- WHAT TO DO -
Print all the data, keeping every line exactly as it is.

***** INFORMATION SUPPLIED

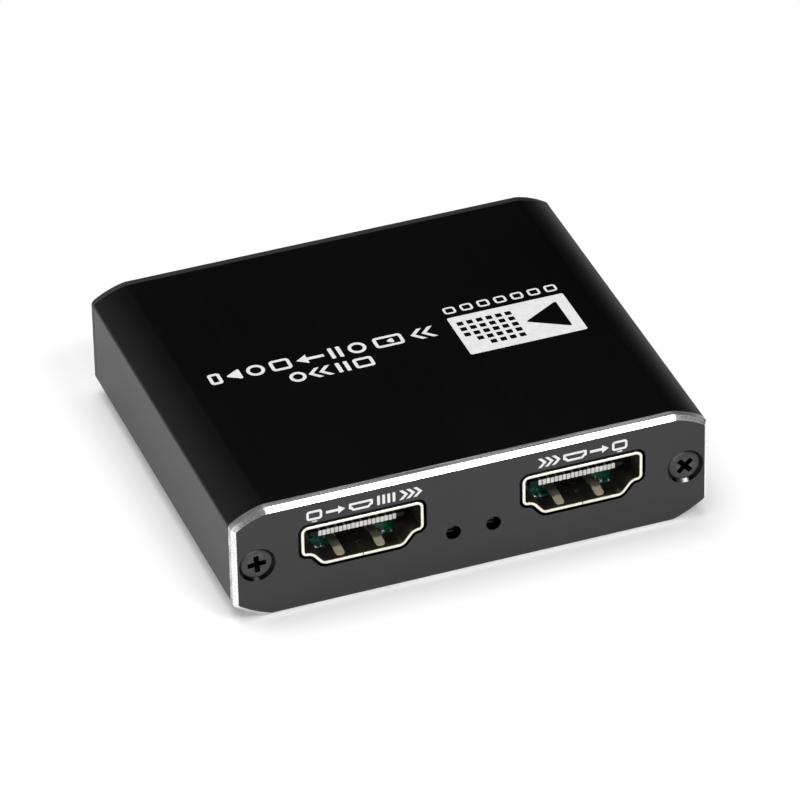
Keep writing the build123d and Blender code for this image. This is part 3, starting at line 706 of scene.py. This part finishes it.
# %% Build a plate from its loops
def build_plate(name, holes, rear, node):
    """Draws a plate that faces the front, and turns it round if it belongs at the rear."""
    facet_finish, side_finish, hole_wall = 1, 2, 3
    bm = bmesh.new()
    face_y, back_y = front_y, front_y + plate_thickness
    facet = loop_of(bm, body_outline, face_y + plate_bevel)
    rim = loop_of(bm, body_outline, back_y)
    lip = loop_of(bm, grown(body_outline, -plate_bevel), face_y)
    walled(bm, facet, lip, facet_finish)
    walled(bm, facet, rim, side_finish)
    fronts, backs = [], []
    for points in holes:
        fronts.append(loop_of(bm, points, face_y))
        backs.append(loop_of(bm, points, back_y))
        walled(bm, fronts[-1], backs[-1], hole_wall)
    sharp = [edge for loop in fronts for edge in loop]
    seat = ((2.2, face_y), (1.1, face_y + 1.1), (1.1, back_y))
    for side in sides:
        cone, throat, end = (loop_of(bm, circle_outline(side * screw_x, screw_z, radius), y)
                             for radius, y in seat)
        walled(bm, cone, throat, hole_wall)
        walled(bm, throat, end)
        fronts.append(cone)
        backs.append(end)
    filled(bm, lip, *fronts)
    filled(bm, rim, *backs)
    softened(bm, sharp, width=0.05)
    if rear:
        turned_round(bm)
    materials = [plate_black, cut_facet, plate_black if rear else bare_edge, hole_shade_and_highlight]
    finish_piece(name, bm, materials, [node])

# %% [markdown]
# The front has two openings shaped like a video plug, which has its lower corners drawn in so that
# it can go in only one way round, and two small holes for the lights. The rear has one opening for
# the data plug and a round one for each jack.

# %% Front and rear plates
video_half, video_height, video_shoulder = 7.37, 5.6, 1.65
data_half, data_height = 6.55, 5.72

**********

- ANSWER TO THIS TASK -
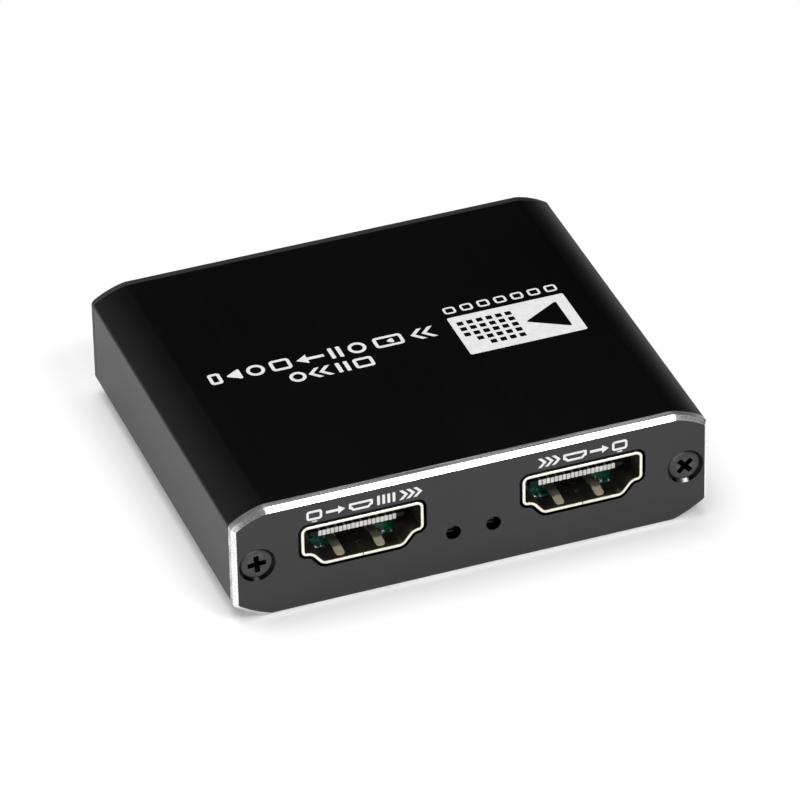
Keep writing the build123d and Blender code for this image. This is part 3, starting at line 706 of scene.py. This part finishes it.
# %% Build a plate from its loops
def build_plate(name, holes, rear, node):
    """Draws a plate that faces the front, and turns it round if it belongs at the rear."""
    facet_finish, side_finish, hole_wall = 1, 2, 3
    bm = bmesh.new()
    face_y, back_y = front_y, front_y + plate_thickness
    facet = loop_of(bm, body_outline, face_y + plate_bevel)
    rim = loop_of(bm, body_outline, back_y)
    lip = loop_of(bm, grown(body_outline, -plate_bevel), face_y)
    walled(bm, facet, lip, facet_finish)
    walled(bm, facet, rim, side_finish)
    fronts, backs = [], []
    for points in holes:
        fronts.append(loop_of(bm, points, face_y))
        backs.append(loop_of(bm, points, back_y))
        walled(bm, fronts[-1], backs[-1], hole_wall)
    sharp = [edge for loop in fronts for edge in loop]
    seat = ((2.2, face_y), (1.1, face_y + 1.1), (1.1, back_y))
    for side in sides:
        cone, throat, end = (loop_of(bm, circle_outline(side * screw_x, screw_z, radius), y)
                             for radius, y in seat)
        walled(bm, cone, throat, hole_wall)
        walled(bm, throat, end)
        fronts.append(cone)
        backs.append(end)
    filled(bm, lip, *fronts)
    filled(bm, rim, *backs)
    softened(bm, sharp, width=0.05)
    if rear:
        turned_round(bm)
    materials = [plate_black, cut_facet, plate_black if rear else bare_edge, hole_shade_and_highlight]
    finish_piece(name, bm, materials, [node])

# %% [markdown]
# The front has two openings shaped like a video plug, which has its lower corners drawn in so that
# it can go in only one way round, and two small holes for the lights. The rear has one opening for
# the data plug and a round one for each jack.

# %% Front and rear plates
video_half, video_height, video_shoulder = 7.37, 5.6, 1.65
data_half, data_height = 6.55, 5.72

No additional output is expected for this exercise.